A British criminal who soared to fame after helping to rob a train of more than $7 million has died at 84 of unspecified causes. Ronnie Biggs made his name with the Great Train Robbery of 1963, though he actually spent most of the heist in a nearby car. After escaping prison, however, he managed to avoid capture for decades, traveling to Australia and Brazil before finally returning to Britain in 2001 for health treatment—knowing he'd be imprisoned, the New York Times reports. "Sadly, we lost Ron during the night. As always, his timing was perfect to the end," his publicists tweeted.

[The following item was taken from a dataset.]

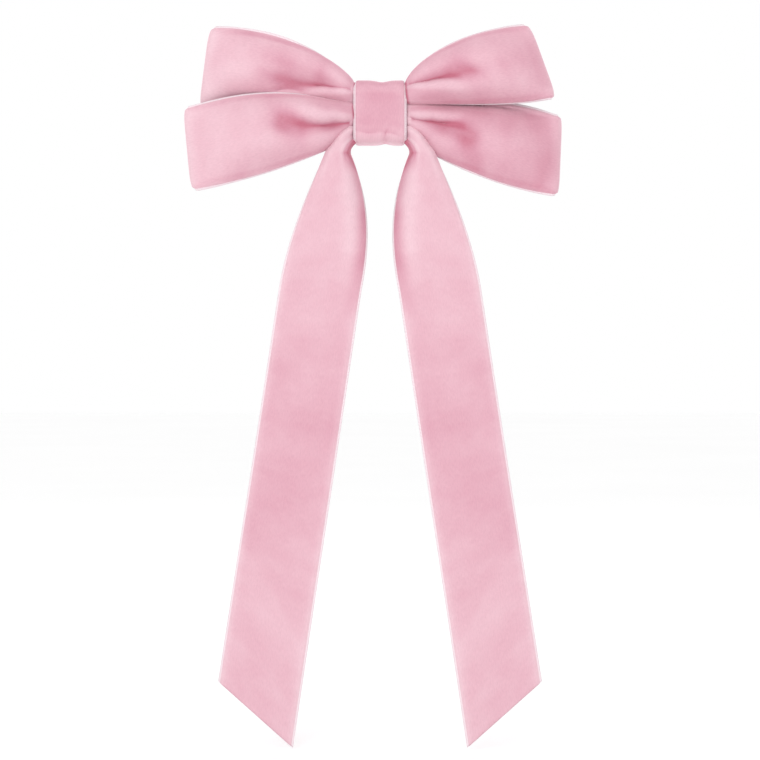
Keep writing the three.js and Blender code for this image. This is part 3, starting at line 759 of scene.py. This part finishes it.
def tail_edge(gathered, flared, end):
    """One edge of the left tail, as x and z from inside the knot down to the cut."""
    top, middle = bezier(gathered, GATHER), bezier(flared, FLARE)
    lower = middle[-1] + (np.array(end) - middle[-1]) * FALL[:, None]
    return np.vstack([top, middle, lower])


def tail_face(q):
    """x and z of the left tail, out past the knot's side and down to the slanted cut."""
    outer = tail_edge(
        [(-1.0, -3.6), (-9.6, -1.6), (-12.0, -7.4), (-15.7, -12)],
        [(-15.7, -12), (-19.5, -20), (-27.2, -36), (-29.8, TAIL_STRAIGHT)],
        (tail_lo[0], tail_lo[2] + CUT_RISE))
    inner = tail_edge(
        [(-1.0, -7.6), (-7.4, -7.9), (-9.7, -9.9), (-9.0, -12.6)],
        [(-9.0, -12.6), (-5.2, -20.6), (-1.6, -33), (-5.4, TAIL_STRAIGHT)],
        (tail_lo[0] + CUT_WIDTH, tail_lo[2]))
    grid = outer[:, None, :] * (1 - q)[None, :, None] + inner[:, None, :] * q[None, :, None]
    return grid[..., 0], grid[..., 1]


def tail_depth(z, run, q):
    """How far forward a tail lies, by height, share of the way down and place across."""
    t = np.clip((z - TAIL_PIVOT[2]) / (tail_lo[2] - TAIL_PIVOT[2]), 0, 1)
    y = TAIL_PIVOT[1] - 1.1 * np.sin(3 * np.pi * t) * (1 - 0.5 * t)
    # Inside the knot it lies behind the band's front, then comes forward over the lower lobe.
    y = y + 1.7 * (1 - smooth(run, 0.018 + 0.02 * q, 0.04 + 0.045 * q))
    y = y - 1.0 * smooth(run, 0.03 + 0.02 * q, 0.06 + 0.04 * q) * (1 - smooth(run, 0.15, 0.4))
    # The gathered top is arched, with its edges turned back, and opens out below.
    arch = 3.4 * smooth(run, 0.035, 0.1) * (1 - smooth(run, 0.16, 0.42))
    y = y - 0.35 * arch * np.sin(np.pi * q) + arch * np.clip((q - 0.6) / 0.4, 0, 1) ** 2.2
    curled = 0.15 * arch + 1.1 * smooth(run, 0.03, 0.05) * (1 - smooth(run, 0.1, 0.2))
    y = y + curled * np.clip((0.2 - q) / 0.2, 0, 1) ** 1.6
    below = smooth(run, 0.12, 0.2) * (1 - smooth(run, 0.26, 0.46))
    y = y + 2.2 * below * np.clip((q - 0.7) / 0.3, 0, 1) ** 2
    folds = (1 - smooth(run, 0.06, 0.17)) * smooth(run, 0.0, 0.05)
    return y + folds * (0.2 * np.cos(2 * np.pi * 1.6 * q + 0.8) + 0.6 * np.exp(-(((q - 0.7) / 0.07) ** 2)))


def tail_grid(q, side):
    """A tail on one side (-1 left, 1 right); q runs from its outer to its inner edge."""
    x, z = tail_face(q)
    run = np.concatenate([0.1 * GATHER, 0.1 + 0.3 * FLARE, 0.4 + 0.6 * FALL])[:, None]
    y = tail_depth(z, run, q[None, :])
    return np.stack([-x if side > 0 else x, y, z], -1)


def tail_painted_light(z, q):
    """Painted light on a tail, by height and place across: paler at the top and at the bottom, with painted
    shade between.
    """
    painted_light = 0.3 + 0.22 * smooth(z, -75, -45) - 0.12 * smooth(-z, 70, 100) + 0.3 * smooth(-z, 110, 150)
    # Painted shade on the inner side, where it curls round under the knot and turns away from the light.
    painted_light = painted_light - 1.3 * smooth(z, -64, -40) * smooth(q, 0.78, 0.98)[None, :]
    return painted_light - 1.5 * smooth(z, -20, -12) * smooth(q, 0.6, 0.85)[None, :]


for side, word in ((-1, "left"), (1, "right")):
    grid = tail_grid(q, side)
    painted_light = tail_painted_light(grid[..., 2], q)
    piece, length = ribbon("ribbon_tail_" + word, grid, q, flip=side > 0, painted_light=painted_light)
    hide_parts("tail_" + word, "tail_gather_" + word)
    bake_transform(piece)

# ---------------------------------------------------------------- the clip and the thread

steel = plated_steel("nickel_plate", (0.66, 0.66, 0.68), (60, 1400, 1400), 0.3)
spring = plated_steel("spring_plate", (0.56, 0.56, 0.58), (90, 1800, 1800), 0.26)
thread = spun_thread("sewing_thread", (0.75, 0.4, 0.48))
LOOKS = {
    "top_plate": steel, "clasp_arm": steel, "hinge_pin": steel, "catch_rivet": steel,
    "tension_leaf": spring, "catch_base": spring, "catch_leg_upper": spring, "catch_leg_lower": spring,
    "binding_thread": thread,
}
for name, look in LOOKS.items():
    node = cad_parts[name]
    node.data.materials.clear()
    node.data.materials.append(look)

# ---------------------------------------------------------------- floor

FAR = 6.0  # m to the floor's edges
low = cad_box[0][2] - 0.001
floor_mesh = bpy.data.meshes.new("floor")
corners = [(-FAR, -FAR, low), (FAR, -FAR, low), (FAR, FAR, low), (-FAR, FAR, low)]
floor_mesh.from_pydata(corners, [], [(0, 1, 2, 3)])
floor = bpy.data.objects.new("floor", floor_mesh)
scene.collection.objects.link(floor)
paper = Nodes("paper")
speck = paper.node("ShaderNodeTexNoise", Scale=40.0, Detail=2.0)
tone = paper.ramp(speck, [(0.3, (0.978, 0.978, 0.978)), (0.7, (0.992, 0.992, 0.992))])
paper.link(tone, "Color", paper.shader, "Base Color")
paper.set(Roughness=0.9)
floor_mesh.materials.append(paper.material)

Biggs could simply have served his sentence and been paroled long ago, the Times notes. Instead, he used ropes to clamber over the prison wall and flee. After getting plastic surgery in continental Europe, he traveled to Australia; his family came along. A few years later, he headed to Brazil. Later, on the verge of capture, he was allowed to stay because his Brazilian girlfriend was pregnant. He soon began a public life in the country, offering commercial appearances and souvenirs. After heading to back to Britain in 2001, he was imprisoned until 2009, when the justice secretary allowed him compassionate release. The Guardian notes that some have been critical of his celebrity status given the beating of a train engineer during the heist.
- "Biggs wasn't a cuddly heart of gold cockney character to be feted. His gang beat a man with an iron bar, ruining his life," tweeted a Conservative party lobbyist.